A spokesperson for South Dakota Gov. Kristi Noem, a Republican, hit out at “conservative cancel culture,” after the governor came under fire from the right for refusing to sign a bill that would ban transgender women from competing in women’s high school sports.
“Governor Noem is very used to fighting off criticism from the left,” Noem spokesman Ian Fury said in an email to The Daily Caller on Wednesday. “After all, in the past year, she was the only governor in the entire nation to never order a single business or church in her state to close. The left bullied her incessantly, but she didn’t cave.”
He added, “But if any number of conservative pundits are to be believed, that same governor who refused to cave is now caving to the NCAA and Amazon on the issue of fairness in women’s sports. What? Apparently, uninformed cancel culture is fine when the right is eating their own.”

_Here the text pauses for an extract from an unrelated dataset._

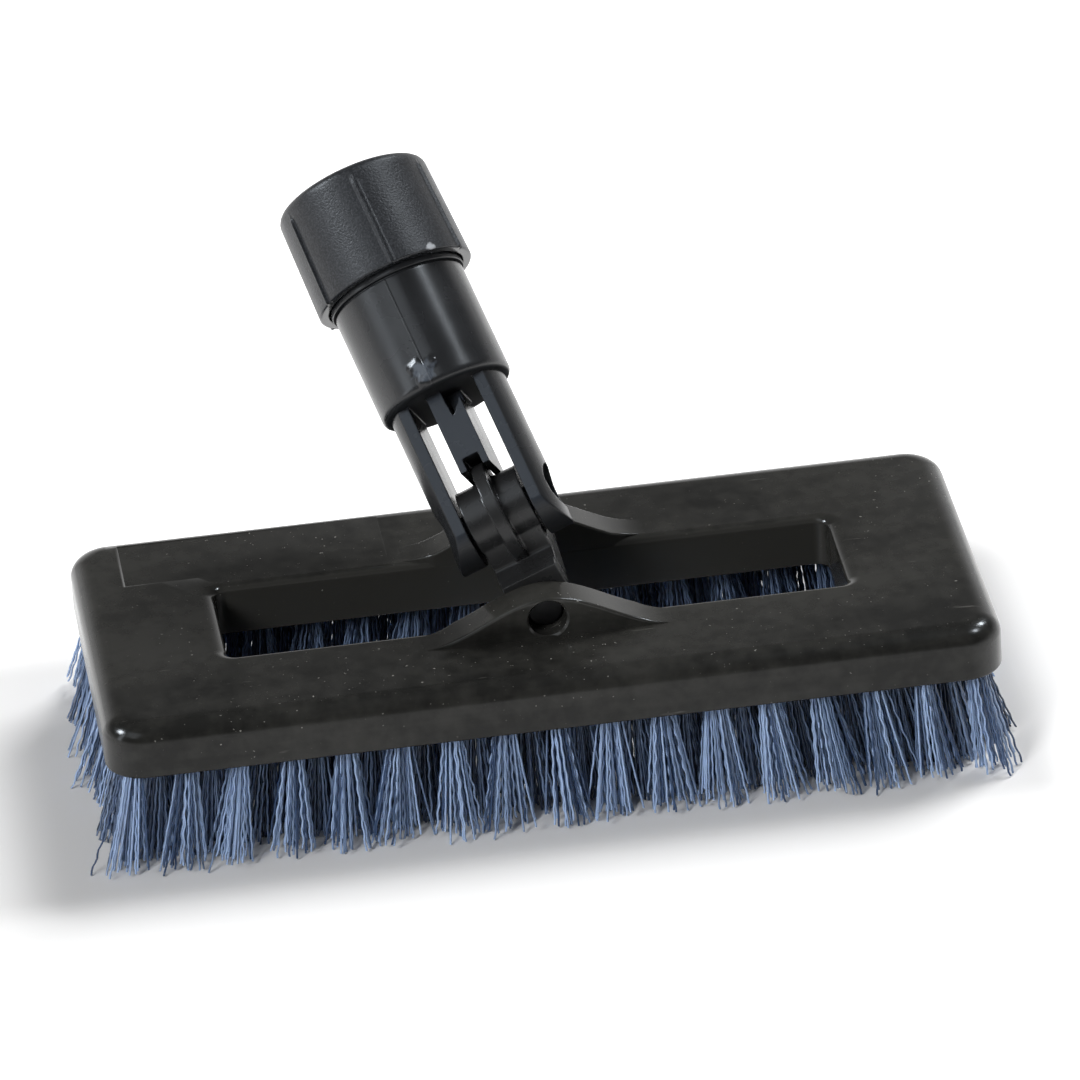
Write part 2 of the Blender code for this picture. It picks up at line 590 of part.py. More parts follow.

Noem declined to sign South Dakota’s House Bill 1217, instead sending it back to the state legislature with some suggestions. The Daily Caller previously claimed that the governor’s decision was influenced by various groups in the state after Noem said earlier this month that she was “excited” to sign the bill. The American Principles Project, which has pushed the governor to sign the bill, told the Daily Caller that Noem was under pressure not to sign the bill from the NCAA, the South Dakota Chamber of Commerce, and an Amazon plant located in Sioux Falls that could leave the state due to the legislation.
Fury noted that although the governor faced “tremendous pressure from corporate bigwigs and the radical left alike to veto the bill,” she “didn’t do that.”
He added, “Instead, she returned it to the legislature with suggested changes because she wants these fundamental protections to pass and to survive a legal challenge.”
He went on to say that a “less impassioned review of the facts tells a much different story,” and said that “3 years ago, Governor Noem was the only public official to stand with 4-H rodeo when the USDA (under the Trump administration no less) tried to force boys and girls to compete against each other. She won that fight and protected fairness.”
Fury said, “She’s carrying that effort forward today. But we need to be strategic in our approach to such an important issue.”
He added that Noem contends that the bill, as it stands, is “a trial lawyer’s dream, offering all sorts of avenues for litigation that have nothing whatsoever to do with the issue at hand.
“Furthermore, the bill picked a fight with the NCAA — a fight that renowned conservative legal experts advise Governor Noem that she will lose, especially considering South Dakota’s unfriendly federal bench,” Fury wrote.